In zwei je knapperen Folgekapiteln stellt N. Plancks Beiträge zur vergleichenden Konfessionskunde und seine kirchenpolitischen, unionistischer Vereinigungspolitik gegenüber besonnen-skeptischen, gleichwohl auf Annäherung abzielenden Ideen vor. Der Fortbestand unterschiedlicher Konfessionen war für Planck mit der Einlösung des Ziels des Christentums, die Menschheit zu bessern und zu beglücken, mühelos vereinbar. Anhand von sechs Ka-tegorien (Religion und Offenbarung, Theologie, Geschichte, Be­kenntnis, Kirche, Mensch) fasst N. Plancks wissenschaftliche Weltsicht abschließend zusammen.

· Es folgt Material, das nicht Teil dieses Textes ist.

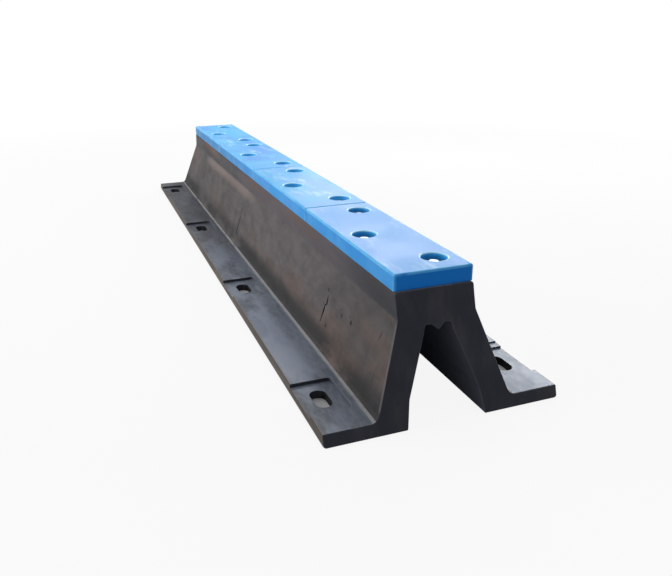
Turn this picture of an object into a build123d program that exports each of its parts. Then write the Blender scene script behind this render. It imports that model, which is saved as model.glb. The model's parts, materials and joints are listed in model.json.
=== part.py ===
from build123d import *
import math
import os

# An arch dock fender: one moulded rubber body on two slotted flanges, with a row of plastic
# face pads bolted to a steel plate that is bonded into the top of its head.
# X runs along the fender, Z is up, and the origin is the middle of the foot, on the ground.

# Rubber body
base_length = 2640.0            # along the foot
base_width = 600.0              # over both flanges
rubber_height = 298.0
end_slope = 16.5                # degrees that each end face leans back from upright
head_width = 199.0
head_side_height = 61.0         # straight side of the head, above the knee
leg_spread = 70.5               # how far each leg moves out between knee and flange
flange_thickness = 31.0
head_round = 8.0
knee_round = 20.0
leg_foot_round = 20.0
flange_top_round = 4.0
flange_bottom_round = 8.0

# Tunnel between the legs
tunnel_foot_half = 98.5
tunnel_step_half = 88.0
tunnel_step_height = 65.0
tunnel_throat_half = 37.0
tunnel_throat_height = 200.0
lobe_outer_half = 33.0
lobe_inner_half = 17.0
lobe_height = 218.0
rib_tip_height = 203.5          # the small rib that hangs between the two lobes
tunnel_foot_round = 4.0
tunnel_step_round = 40.0
tunnel_throat_round = 12.0
lobe_round = 6.0
rib_round = 4.0

# Anchor slots and the pockets that they lie in
slots_per_side = 4
slot_end_distance = 168.0       # from an end of the foot to the nearest slot's middle
slot_edge_distance = 54.0       # from a flange's outer edge to its row of slots
slot_length = 80.0
slot_width = 40.0
pocket_length = 150.0
pocket_depth = 9.5
pocket_inner_gap = 51.0         # from the slot's middle to the pocket's inner wall
pocket_corner = 12.0
ledge_length = 25.0             # second, shallower step behind the rear flange's first pocket
ledge_depth = 4.0

# Face pads
pad_count = 4
pad_joint = 1.0
pad_end_inset = 4.5             # from the end of the rubber's top to the first pad
pad_overhang = 0.5              # past each side of the rubber's head
pad_thickness = 40.0
pad_edge_chamfer = 4.0
bolts_per_pad = 3
bolt_end_distance = 78.5        # from a pad's end to its nearest bolt
bolt_row_half = 40.0            # the bolts stand in turn on one side and the other
counterbore_diameter = 63.0
counterbore_depth = 24.0

# Pad bolts, washers and the nuts welded under the head plate
bolt_diameter = 16.0
bolt_length = 45.0
bolt_head_height = 10.0
hex_across_flats = 24.0
washer_diameter = 30.0
washer_thickness = 3.0
washer_play = 1.0
hole_play = 2.0
nut_height = 14.8
bolt_turn = 17.0                # degrees between the heads of neighbouring bolts

# Bonded steel plates
head_plate_thickness = 12.0
head_plate_side_cover = 19.5
head_plate_end_cover = 20.0
flange_plate_width = 90.0
flange_plate_thickness = 8.0
flange_plate_rise = 7.0         # rubber under a flange plate
flange_plate_end_cover = 25.0
slot_lining = 5.0               # rubber between a slot and the window round it in the plate

# Two ragged cuts torn into the front leg, each a line of points that gives
# the distance from the +X end of the foot, the height and the width of the cut there
cut_depth = 8.0
first_cut = [(443, 166, 0), (438, 149, 7), (436, 141, 6), (444, 137, 6), (443, 117, 7),
             (444, 94, 5), (449, 86, 0)]
second_cut = [(1413, 176, 0), (1426, 158, 6), (1423, 132, 6), (1422, 100, 9), (1420, 71, 8),
              (1421, 62, 0)]

cut_past = 20.0                 # how far a cutting shape runs past the face it cuts

slope_run = math.tan(math.radians(end_slope))
top_length = base_length - 2 * slope_run * rubber_height
total_height = rubber_height + pad_thickness
knee_height = rubber_height - head_side_height
slot_pitch = (base_length - 2 * slot_end_distance) / (slots_per_side - 1)
slot_row_half = base_width / 2 - slot_edge_distance
pad_run = top_length - 2 * pad_end_inset
pad_length = (pad_run - (pad_count - 1) * pad_joint) / pad_count
pad_pitch = pad_length + pad_joint
pad_width = head_width + 2 * pad_overhang
bolt_pitch = (pad_length - 2 * bolt_end_distance) / (bolts_per_pad - 1)
head_plate_width = head_width - 2 * head_plate_side_cover
head_plate_bottom = rubber_height - head_plate_thickness
bolt_seat = total_height - counterbore_depth


def evenly_spaced(count, pitch):
    """Places of a row centred on zero, from the +X end."""
    return [(0.5 * (count - 1) - i) * pitch for i in range(count)]


def bolt_places(pad_x):
    """The middles of one pad's bolts: outer ones on the rear side, inner ones on the front side."""
    sides = [1 if i % 2 == 0 else -1 for i in range(bolts_per_pad)]
    rows = evenly_spaced(bolts_per_pad, bolt_pitch)
    return [(pad_x + x, side * bolt_row_half) for x, side in zip(rows, sides)]


def slot_places(side):
    return [(x, side * slot_row_half) for x in evenly_spaced(slots_per_side, slot_pitch)]


def rubber_section():
    """Half of the arch section as corners with their rounds, mirrored to the whole outline."""
    half_width = base_width / 2
    head_half = head_width / 2
    half = [
        (head_half, rubber_height, head_round),
        (head_half, knee_height, knee_round),
        (head_half + leg_spread, flange_thickness, leg_foot_round),
        (half_width, flange_thickness, flange_top_round),
        (half_width, 0, flange_bottom_round),
        (tunnel_foot_half, 0, tunnel_foot_round),
        (tunnel_step_half, tunnel_step_height, tunnel_step_round),
        (tunnel_throat_half, tunnel_throat_height, tunnel_throat_round),
        (lobe_outer_half, lobe_height, lobe_round),
        (lobe_inner_half, lobe_height, lobe_round),
    ]
    rib = (0, rib_tip_height, rib_round)
    corners = half + [rib] + [(-y, z, r) for y, z, r in reversed(half)]
    outline = FilletPolyline(
        *[(y, z) for y, z, r in corners],
        radius=[r for y, z, r in corners],
        close=True,
    )
    return Plane.YZ * make_face(outline)


def sloped_ends():
    """The side view of the fender as a block: longer at the foot than at the head."""
    foot = base_length / 2
    head = top_length / 2
    side_view = Polyline(
        (-foot, 0), (foot, 0), (head, rubber_height), (-head, rubber_height), close=True
    )
    return extrude(Plane.XZ * make_face(side_view), base_width, both=True)


def fender_blank():
    return extrude(rubber_section(), base_length / 2, both=True) & sloped_ends()


def anchor_pocket(x, side, length, depth):
    """A recess from a pocket's inner wall out past the flange's edge, cut down from the top."""
    inner_wall = slot_row_half - pocket_inner_gap
    width = 2 * (base_width / 2 - inner_wall)
    middle = side * (inner_wall + width / 2)
    outline = RectangleRounded(length, width, pocket_corner)
    floor = flange_thickness - depth
    return Pos(x, middle, floor) * extrude(outline, depth + cut_past)


def slot_cut(x, y, bottom, height):
    return Pos(x, y, bottom) * extrude(SlotOverall(slot_length, slot_width), height)


def anchor_cuts(side):
    cuts = []
    for x, y in slot_places(side):
        cuts.append(anchor_pocket(x, side, pocket_length, pocket_depth))
        cuts.append(slot_cut(x, y, -cut_past, flange_thickness + 2 * cut_past))
    return cuts


def rear_ledge():
    """The shallow second step behind the first pocket of the rear flange."""
    first_x = slot_places(1)[0][0]
    length = pocket_length / 2 + ledge_length
    return anchor_pocket(first_x - length / 2, 1, length, ledge_depth)


def hex_prism(height):
    return extrude(RegularPolygon(hex_across_flats / 2, 6, major_radius=False), height)


def pad_bolt():
    """A hex bolt with its head's underside at zero."""
    shank = Pos(0, 0, -bolt_length) * extrude(Circle(bolt_diameter / 2), bolt_length)
    return shank + hex_prism(bolt_head_height)


def pad_washer():
    """A flat washer with its underside at zero."""
    ring = Circle(washer_diameter / 2) - Circle((bolt_diameter + washer_play) / 2)
    return extrude(ring, washer_thickness)


def weld_nut():
    """A hex nut that hangs from zero down."""
    return Pos(0, 0, -nut_height) * (
        hex_prism(nut_height) - extrude(Circle(bolt_diameter / 2), nut_height)
    )


def all_bolt_places():
    pads = evenly_spaced(pad_count, pad_pitch)
    return [place for pad_x in pads for place in bolt_places(pad_x)]


def head_plate_blank():
    length = top_length - 2 * head_plate_end_cover
    outline = Rectangle(length, head_plate_width)
    return Pos(0, 0, head_plate_bottom) * extrude(outline, head_plate_thickness)


def head_plate():
    bore = Circle((bolt_diameter + hole_play) / 2)
    drill = extrude(bore, head_plate_thickness + 2 * cut_past)
    drills = [Pos(x, y, head_plate_bottom - cut_past) * drill for x, y in all_bolt_places()]
    return head_plate_blank() - drills


def nut_beds():
    bed = Pos(0, 0, head_plate_bottom - nut_height) * hex_prism(nut_height)
    return [Pos(x, y, 0) * bed for x, y in all_bolt_places()]


def flange_plate(side):
    """A flat bar with a window round each anchor slot, which the rubber lines."""
    bar = Rectangle(base_length - 2 * flange_plate_end_cover, flange_plate_width)
    window = Rectangle(slot_length + 2 * slot_lining, slot_width + 2 * slot_lining)
    windows = [Pos(x, 0) * window for x, y in slot_places(side)]
    plate = extrude(bar - windows, flange_plate_thickness)
    return Pos(0, side * slot_row_half, flange_plate_rise) * plate


def leg_plane():
    """The front leg's outer face: its X along the fender, its Y up the leg, its Z out of it."""
    knee = Vector(0, -head_width / 2, knee_height)
    foot = Vector(0, -head_width / 2 - leg_spread, flange_thickness)
    up = (knee - foot).normalized()
    return Plane(origin=foot, x_dir=(1, 0, 0), z_dir=Vector(1, 0, 0).cross(up))


def torn_cut(points):
    """A slit with pointed ends along a line of points on the front leg's face."""
    rise = (knee_height - flange_thickness) / math.hypot(knee_height - flange_thickness, leg_spread)
    line = [
        (base_length / 2 - distance, (height - flange_thickness) / rise, width / 2)
        for distance, height, width in points
    ]
    near_side = [(x + half, up) for x, up, half in line]
    far_side = [(x - half, up) for x, up, half in reversed(line[1:-1])]
    outline = Polyline(*near_side, *far_side, close=True)
    return leg_plane() * Pos(0, 0, -cut_depth) * extrude(make_face(outline), cut_depth + cut_past)


def fender_body(front_steel, rear_steel):
    """The rubber, moulded round its bonded steel."""
    body = fender_blank()
    body = body - anchor_cuts(-1) - anchor_cuts(1) - rear_ledge()
    body = body - [torn_cut(first_cut), torn_cut(second_cut)]
    return body - head_plate_blank() - nut_beds() - front_steel - rear_steel


def face_pad(pad_x):
    """One plastic pad with bevelled edges and a counterbored hole for each of its bolts."""
    block = extrude(Rectangle(pad_length, pad_width), pad_thickness)
    block = chamfer(block.edges().group_by(Axis.Z)[1:], pad_edge_chamfer)
    block = Pos(pad_x, 0, rubber_height) * block
    through = Circle((bolt_diameter + hole_play) / 2)
    drill = Pos(0, 0, rubber_height - cut_past) * extrude(through, total_height)
    recess = Pos(0, 0, bolt_seat) * extrude(Circle(counterbore_diameter / 2), total_height)
    return block - [Pos(x, y, 0) * (drill + recess) for x, y in bolt_places(pad_x)]


def set_of(piece, places, height, turn=0.0):
    """Copies of one fastener at each place, as separate solids of one node."""
    copies = [
        Pos(x, y, height) * Rot(0, 0, turn * i) * piece for i, (x, y) in enumerate(places)
    ]
    return Compound(children=copies)


def single(shape):
    """The one solid that a cut or a join leaves."""
    solids = shape.solids()
    if len(solids) != 1:
        raise ValueError(f"expected one solid and found {len(solids)}")
    return solids[0]


def all_nodes():
    head_steel = single(head_plate())
    front_steel = single(flange_plate(-1))
    rear_steel = single(flange_plate(1))
    nodes = {
        "fender_body": single(fender_body(front_steel, rear_steel)),
        "head_plate": head_steel,
        "flange_plate_front": front_steel,
        "flange_plate_rear": rear_steel,
    }
    bolt, washer, nut = single(pad_bolt()), single(pad_washer()), single(weld_nut())
    for number, pad_x in enumerate(evenly_spaced(pad_count, pad_pitch), start=1):
        places = bolt_places(pad_x)
        nodes[f"face_pad_{number}"] = single(face_pad(pad_x))
        nodes[f"pad_{number}_washers"] = set_of(washer, places, bolt_seat)
        nodes[f"pad_{number}_bolts"] = set_of(bolt, places, bolt_seat + washer_thickness, bolt_turn)
        nodes[f"pad_{number}_nuts"] = set_of(nut, places, head_plate_bottom)
    return nodes


def main():
    os.makedirs("parts", exist_ok=True)
    for name, shape in all_nodes().items():
        export_step(shape, f"parts/{name}.step")
        print(f"{name}: {len(shape.solids())} solids, {shape.volume / 1e6:.3f} litres")


main()
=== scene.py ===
import json
import math

import bmesh
import bpy
from mathutils import Matrix, Quaternion, Vector, noise

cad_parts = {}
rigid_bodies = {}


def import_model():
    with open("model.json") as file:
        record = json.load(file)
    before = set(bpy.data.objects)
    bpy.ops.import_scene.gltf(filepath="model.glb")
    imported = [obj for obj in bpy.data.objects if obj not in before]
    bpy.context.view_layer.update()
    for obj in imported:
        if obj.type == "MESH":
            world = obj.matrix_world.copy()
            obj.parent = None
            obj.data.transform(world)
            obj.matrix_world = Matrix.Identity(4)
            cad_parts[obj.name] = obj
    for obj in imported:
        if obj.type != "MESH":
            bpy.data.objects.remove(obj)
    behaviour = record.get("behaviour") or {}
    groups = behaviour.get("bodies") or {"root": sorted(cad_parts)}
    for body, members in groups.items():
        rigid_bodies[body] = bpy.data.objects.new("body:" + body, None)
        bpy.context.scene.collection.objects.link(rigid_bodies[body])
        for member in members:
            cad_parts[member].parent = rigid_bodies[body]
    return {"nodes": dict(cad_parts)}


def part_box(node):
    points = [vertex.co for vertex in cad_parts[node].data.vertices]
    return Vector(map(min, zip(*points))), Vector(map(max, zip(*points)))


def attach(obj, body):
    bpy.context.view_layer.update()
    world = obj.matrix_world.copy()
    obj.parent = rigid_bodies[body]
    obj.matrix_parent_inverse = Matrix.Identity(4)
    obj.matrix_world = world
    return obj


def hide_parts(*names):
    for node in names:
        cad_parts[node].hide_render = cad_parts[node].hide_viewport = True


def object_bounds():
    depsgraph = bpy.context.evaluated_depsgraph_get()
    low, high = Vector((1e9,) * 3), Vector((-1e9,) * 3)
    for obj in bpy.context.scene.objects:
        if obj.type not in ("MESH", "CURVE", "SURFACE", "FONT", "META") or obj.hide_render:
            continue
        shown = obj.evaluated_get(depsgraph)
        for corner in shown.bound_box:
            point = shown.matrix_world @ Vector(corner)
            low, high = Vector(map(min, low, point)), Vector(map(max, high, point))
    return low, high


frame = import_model()
cadLow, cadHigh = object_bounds()
nodes = frame["nodes"]
xAxis, zAxis = Vector((1, 0, 0)), Vector((0, 0, 1))

# Short ways to make nodes and objects


# gives each named input of a node its value, or links it to a socket
def fill(tree, node, inputs):
    for name, value in inputs.items():
        if isinstance(value, bpy.types.NodeSocket):
            tree.links.new(value, node.inputs[name])
        else:
            node.inputs[name].default_value = value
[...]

Insbesondere dieses Summarium führt in eindrucksvoller Weise vor Augen, dass der so ungemein stetige, unprätentiöse, verlässlich Orientierung bietende, tolerante, allem Schillernden und Unausgegorenen gegenüber abholde Planck in dieser ausgezeichneten Dissertation seinen kongenialen Interpreten gefunden hat.